If it still has a watery texture, it's best to throw it out (if you made it yourself) or ask for a refund if you bought a premixed bag. Because of its porous nature, watery concrete will have a lot of pores once dried, increasing its tendency to break.
Concrete with a lot of holes will be a struggle to work with, but you can use a liquid waterproof sealant to keep things secure.
People Also Asked
If you still have questions about working with concrete, we got you covered! Here are some frequently asked questions (and answers) about the topic.
Does concrete dry darker or lighter?
Concrete dries lighter. It may look dark when it's freshly made but if you give it at least seven to 10 days to cure, the color will lighten as the water evaporates.
What happens if it rains on fresh concrete?
When rain comes in contact with fresh concrete, there's a high chance that the concrete will become weak. Fresh concrete is fragile and should be left untouched while it cures.
Make sure you check the weather before starting a project that involves concrete.
Can you fix concrete after it dries?
It's possible to fix the rough edges of concrete by sanding it. However, any major damage like cracks and breakage are irreversible.
Does watering concrete make it stronger?
One of the common methods in curing concrete is through what's known as moist curing. You simply wet the concrete slab with water five to seven times a day for a week.
It may sound strange, but this method can give the concrete a strong finish as it helps to evaporate the remaining water inside the concrete.
Note that you shouldn't do this method with mild to extremely cold temperature as this beats the purpose of water curing.
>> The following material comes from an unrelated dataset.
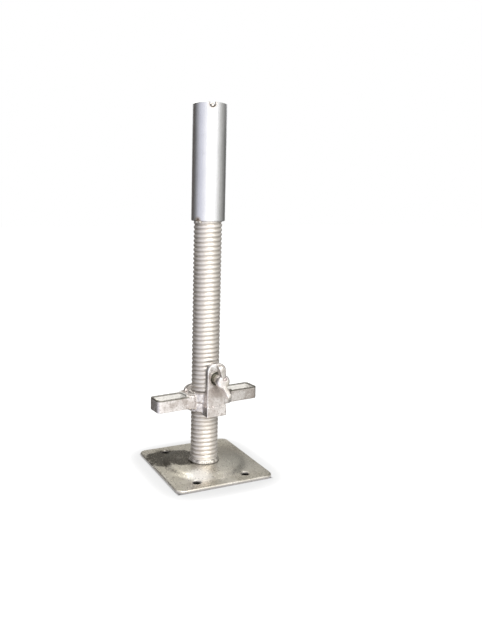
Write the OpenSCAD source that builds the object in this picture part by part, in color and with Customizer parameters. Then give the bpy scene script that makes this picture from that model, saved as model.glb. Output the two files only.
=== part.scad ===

To wrap up, concrete should be neither too watery nor too dry. To determine if your concrete is too watery, work it with your hands and feel its consistency. You should be able to mold it, like thick oatmeal. If it feels like soup, it needs more cement.
There's a specific balance for many types of concrete, whether it's for a simple DIY project, a driveway, or a heavy-duty job like road construction.
Remember, having too much or too little of something will result in an imbalance! Always measure your mixes before you begin to work.